More Depth On Defence

Even with the recent departure of unrestricted free agent Ilya Lyubushkin, the Leafs have more depth on defence compared to last season. Core pieces Morgan Rielly, TJ Brodie, and Jake Muzzin are joined by Mark Giordano, Justin Holl, Timothy Liljegren, and Rasmus Sandin (assuming he signs). The signings of Victor Mete and Jordie Benn provide more depth and internal competition for jobs. There will be capable bottom pairing defencemen waiting to get into the lineup should performance or injuries dictate it.

Some have been clamouring that Muzzin should be traded to create much-needed cap space but fans must remember that he has a no-trade clause. He also provides leadership and a physical element to the roster. With only two years remaining on his deal, keeping him on the team at least through next season is the appropriate choice.

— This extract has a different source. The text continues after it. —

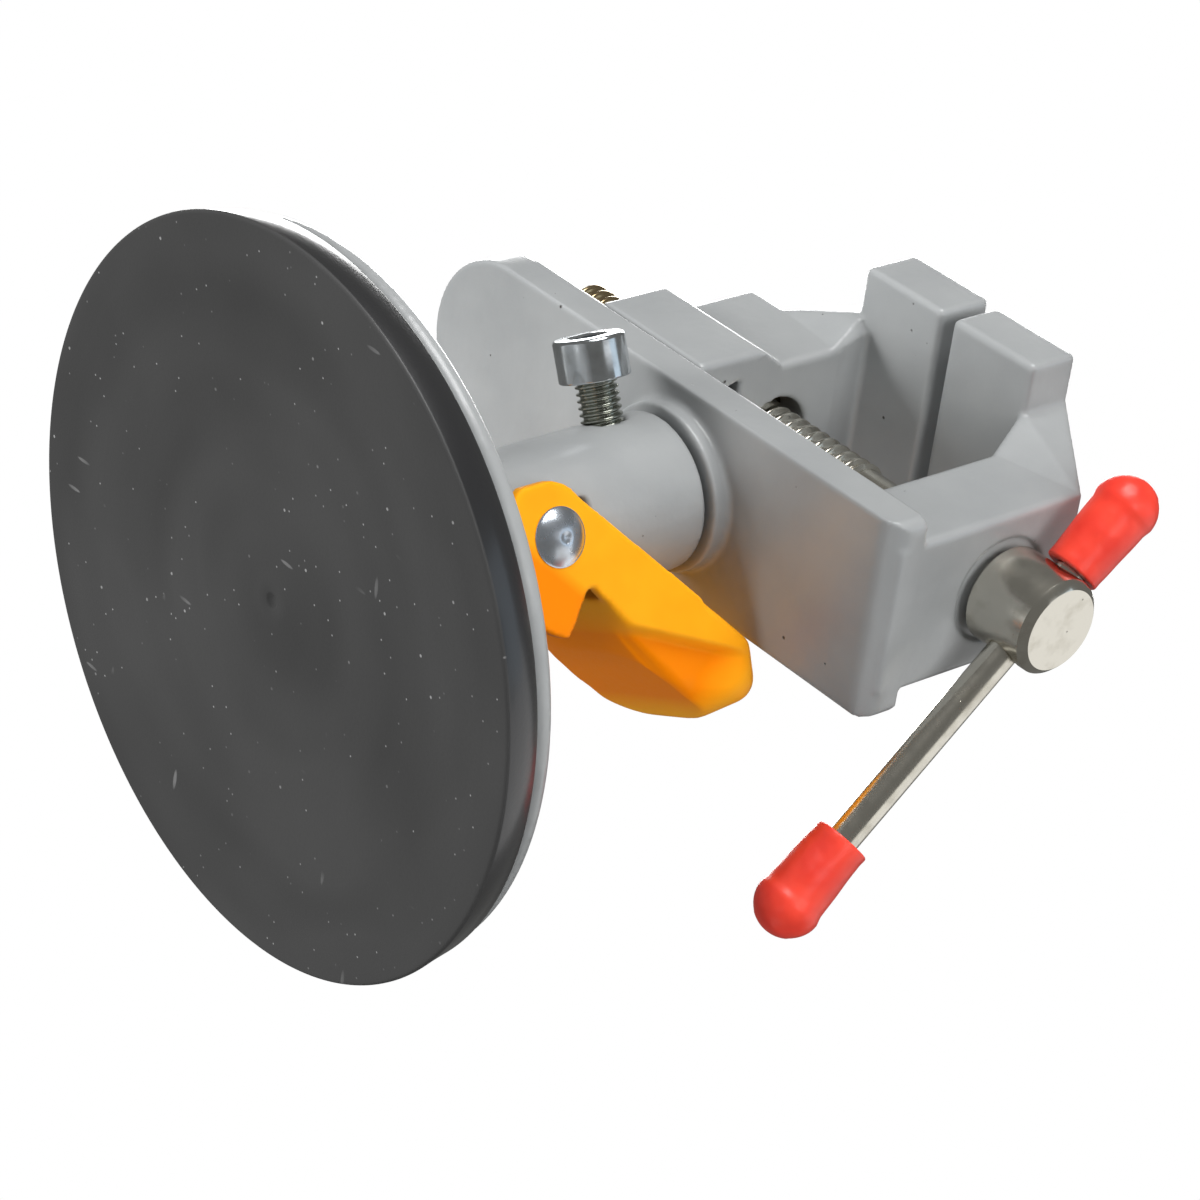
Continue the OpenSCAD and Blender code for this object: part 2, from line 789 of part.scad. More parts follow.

Forward Depth Has Dwindled

The “Core Four” of forwards remains intact. Auston Matthews, Mitch Marner, John Tavares, and William Nylander will once again be counted on to lead the team. Matthews and Marner are top ten players league-wide and should not be moved anywhere. As frustrating as Nylander can be, he drives play and is a gifted goal-scorer on a reasonable deal. He should also stay. Tavares’ deal is a hindrance, but he also has a no-trade clause, and no other team would want that contract. So, the Leafs must hope he continues with his secondary scoring to take pressure off the top line and carry on with his face-off contributions.

The problem now is the depth at forward has taken a hit. Gone from last season are Ilya Mikheyev, Ondrej Kase, Jason Spezza, and Colin Blackwell. It hurts to lose Mikheyev, but he was often injured and he is not a nearly $5 million-a-year player. Spezza’s leadership and offensive contributions will be missed. Kase is a hard worker, but with a worrisome injury history. It was not worth risking a loss in his RFA arbitration case. Blackwell can easily be replaced. The signing of Calle Jarnkrok helps to fill a spot on the bottom two lines. It’s also for a reasonable $2.1 million per year cost. In a salary cap world, trouble arises when you overpay for middle or bottom of the roster players.

Expect More Fringe Roster Moves

Signing Nicolas Aube-Kubel, Adam Gaudette, Mete, and Benn certainly doesn’t create excitement. But, the Leafs success will be determined by Matthews, Marner, Tavares and Nylander up front along with Rielly, Brodie, and Muzzin on the back end. Yes, the tandem of Murray and Samsonov in net is a big gamble. Yet, signing Campbell with Samsonov or Kallgren as his backup would have been a similar risk. Any further off-season moves will likely address the bottom six group of forwards. Contributions from prospects such Nick Robertson and Nick Abruzzese must happen.

The Leafs have chosen to stick with their core seven players mentioned above. Remember, after the series loss to the Lightning many said this team should “run it back”. It appears that they will. At least for one more year.